Flankiert wird dieser Kotau vor der Herrschaft durch Entertainment, gern wird beides im Mix angeboten. Letzterer wurde geradezu verkörpert durch Peter Sloterdijk, einem schon modisch ausgewiesenen ‘Intellektuellen’ mit dem Chic des Existenzialisten. Leider ist seine ‘Philosophie’ ein geseiftes Manifest der Beliebigkeit. Die Reflexionen gar nicht einmal uninteressant, leider nur liegt die Spannung darin, dass statt gedanklicher Qualität launisches Lamentieren herrscht. Man weiß nie, was als nächstes um die Ecke kommt. Von Sloterdijks Genie sind vor allem Weisheiten überliefert wie:

In solchen Anschauungen gründet der für den Marxismus, aber nicht nur für diesen, charakteristische moderne Habitus der Respektlosigkeit vor dem geltenden Recht, insbesondere dem bürgerlichsten der Rechte, dem Recht auf die Unverletzlichkeit des Eigentums.

Der Laberfachmann

Philosophie als neoliberale Talkshow. Das Beste aus dieser Charge hat wenigstens gar nichts mehr zu sagen und schwätzt munter heute dies und morgen jenes, an das man sich schon Minuten später nicht mehr erinnern kann. Richard David Precht steht für die Verschwiegersohnung des geisteswissenschaftlichen Treibguts. Attitüde konnte Sloterdijk vielleicht sogar besser, aber Precht ist dabei noch sympathisch. Vielleicht wird er einmal Rektor der Günther-Jauch-Universität.

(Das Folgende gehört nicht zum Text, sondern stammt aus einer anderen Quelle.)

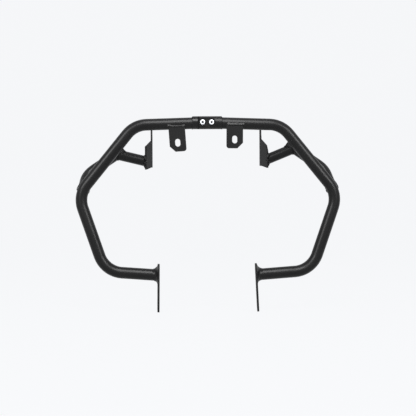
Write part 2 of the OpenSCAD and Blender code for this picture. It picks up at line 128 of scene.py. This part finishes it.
# %% Finishes
class Finish(Graph):
    """A material with its main shader."""

    def __init__(self, name):
        self.material = bpy.data.materials.new(name)
        self.material.use_nodes = True
        super().__init__(self.material.node_tree)
        self.shader = self.tree.nodes["Principled BSDF"]
        self.place = self.add("ShaderNodeTexCoord", output="Object")

    def shade(self, **inputs):
        for name, value in inputs.items():
            self.feed(self.shader.inputs[name.replace("_", " ")], value)

    def noise(self, size, detail):
        """Soft random spots of about this size in metres, from 0 to 1."""
        inputs = {"Vector": self.place, "Scale": 1 / size, "Detail": detail}
        return self.add("ShaderNodeTexNoise", inputs=inputs)

    def ramp(self, value, low, high):
        """0 below low, 1 above high, and smooth between them."""
        inputs = {"Value": value, "From Min": low, "From Max": high}
        return self.add("ShaderNodeMapRange", {"interpolation_type": "SMOOTHSTEP"}, inputs)

    def blend(self, mask, below, above):
        """One colour where the mask is 0, the other where it is 1."""
        inputs = {"Factor": mask, 6: below, 7: above}
        return self.add("ShaderNodeMix", {"data_type": "RGBA"}, inputs, output=2)

    def soft_edges(self, radius):
        """Shading as if each edge had a small round, and a mask of those edges."""
        rounded = self.add("ShaderNodeBevel", {"samples": 6}, {"Radius": radius})
        plain = self.add("ShaderNodeNewGeometry", output="Normal")
        dot = {"operation": "DOT_PRODUCT"}
        agree = self.add("ShaderNodeVectorMath", dot, {0: rounded, 1: plain}, "Value")
        return rounded, self.ramp(1 - agree, 0.02, 0.2)

    def bump(self, height, distance, strength, normal=None):
        """A height from 0 to 1 as fine relief, so many metres deep."""
        inputs = {"Height": height, "Distance": distance, "Strength": strength}
        if normal:
            inputs["Normal"] = normal
        return self.add("ShaderNodeBump", inputs=inputs)


print("helpers for finishes are ready")

# %% [markdown]
# ## Satin black powder coat
#
# Powder is baked on until it flows together. It keeps a faint orange peel, a relief
# about a millimetre across and a few hundredths deep, with a finer grain that takes
# the gloss down to satin. On sharp edges the coat draws thin and shines a little
# more. The tubes, plates and welds were coated together, so they share this finish,
# and it reads each piece's own place so that no two tubes look alike. It dries duller
# on the rolled sheet of the frame plates than on the drawn tubes, and glossier on the
# smooth turned shoulder of the left plug, so its mean roughness is a setting.

# %% The coat
COAT = (0.0020, 0.0020, 0.0021, 1)
COAT_WORN = (0.0060, 0.0060, 0.0062, 1)
PEEL = 1.3 * MM
GRAIN = 0.25 * MM
CLOUD = 60 * MM
SHEEN = 0.22


def powder_coat(name, relief, edge_radius, roughness):
    """The coat with relief this deep, edges this round and this mean roughness."""
    finish = Finish(name)
    peel = finish.noise(PEEL, detail=1.0)
    grain = finish.noise(GRAIN, detail=3.0)
    cloud = finish.noise(CLOUD, detail=3.0)
    rounded, edges = finish.soft_edges(edge_radius)
    dusty = finish.ramp(cloud, 0.35, 0.75) * 0.35 + edges * 0.5
    uneven = (cloud - 0.5) * 0.08 + (grain - 0.5) * 0.06
    height = peel * 0.8 + grain * 0.2
    finish.shade(
        Base_Color=finish.blend(dusty, COAT, COAT_WORN),
        Roughness=uneven - edges * 0.04 + roughness,
        Normal=finish.bump(height, relief, 0.6, rounded),
        Specular_IOR_Level=SHEEN,
    )
    return finish.material


print("the peel is", round(PEEL / MM, 2), "mm across")

# %% One coat for each kind of surface
SATIN = 0.335
DULL = 0.6
GLOSSY = 0.25

# name, depth of the relief, round of the edges, mean roughness
coat = powder_coat("powder_coat", 0.02 * MM, 0.5 * MM, SATIN)
weld_coat = powder_coat("powder_coat_on_weld", 0.05 * MM, 0.3 * MM, SATIN)
plate_coat = powder_coat("powder_coat_on_plate", 0.02 * MM, 0.5 * MM, DULL)
turned_coat = powder_coat("powder_coat_on_turned_plug", 0.01 * MM, 0.5 * MM, GLOSSY)
print("coats:", coat.name, weld_coat.name, plate_coat.name, turned_coat.name)

# %% [markdown]
# ## Bright zinc
#
# The two joint screws are zinc plated steel, the only bright metal on the bars. Zinc
# is a metal mirror blurred by fine turning marks and by faint bluish patches. Down in
# the key sockets the colour is painted near black: painted shade for the dark recess,
# with some oil and soot. The sockets could have a slot of their own, but a mask that
# finds them by their place lets the painted shade and soot fade in at the rim.

# %% The painted shade and soot in the sockets
SHADE_AND_SOOT_REACH = 3.0 * MM
SHADE_AND_SOOT_FADE = 0.1 * MM
SHADE_AND_SOOT_DEPTH = 0.15 * MM


# the mask of the painted shade, with some soot, down in the key sockets
def in_sockets(finish):
    """1 down the middle of both screws, seen in the key sockets only, else 0."""
    low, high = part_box("left_joint_screw")
    other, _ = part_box("right_joint_screw")
    x, y, z = (
        finish.add("ShaderNodeSeparateXYZ", inputs={0: finish.place}, output=axis)
        for axis in "XYZ"
    )
    middle = (high.x + other.x) / 2
    apart = abs(other.x - low.x) / 2
    sideways = abs(x - middle) - apart
    upward = z - (low.z + high.z) / 2
    away = sideways * sideways + upward * upward
    inner, outer = SHADE_AND_SOOT_REACH - SHADE_AND_SOOT_FADE, SHADE_AND_SOOT_REACH + SHADE_AND_SOOT_FADE
    outside = finish.ramp(away, inner * inner, outer * outer)
    return (1 - outside) * finish.ramp(y, low.y + SHADE_AND_SOOT_DEPTH, low.y + 3 * SHADE_AND_SOOT_DEPTH)


print("the soot reaches", round(SHADE_AND_SOOT_REACH / MM, 2), "mm from a socket's middle")

# %% The zinc
ZINC = (0.66, 0.67, 0.68, 1)
ZINC_DULL = (0.52, 0.54, 0.58, 1)
# painted shade: a near black that stands for the shade down in the key sockets, with some
# soot
SOCKET_SHADE_AND_SOOT = (0.012, 0.012, 0.012, 1)
PATCH = 3 * MM
TURNING_MARK = 0.12 * MM
METALLIC = 0.7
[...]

Wenn das der Führer wüsste! Der hatte mit dem Großschwätzer Heidegger wenigstens einen korrupten deutschen Geistesdackel, dessen Plappermechanik man sich erarbeiten musste. Das hatte mehr Stil und Unterhaltungswert und war auf einer Ebene reaktionär, die wirklich nur Experten verstehen. Völlig untauglich für ein Schaulaufen eitler Propagandisten. Höchstens Matusseks finden an dergleichen heute noch Gefallen, weil man das so schön beten kann. Kostprobe:

Der Brauch lässt, Fug und Ruch verfügend, in die Weile los und überlässt das Anwesende je seiner Weile.

Ja sicher! Gibt es denn gar keine Menschen mehr, die durch klare Gedanken, gute Ideen oder wohlorganisiertes Wissen den Diskurs bereichern können? Na klar, aber die sind nicht nur Verschwörungstheoretiker, sondern auch einfach zu anstrengend. Entweder man versteht sie nicht, oder, was wirklich furchtbar wäre: man verstünde sie und gäbe das ganze Gewese des Betriebs der angemessenen Lächerlichkeit preis.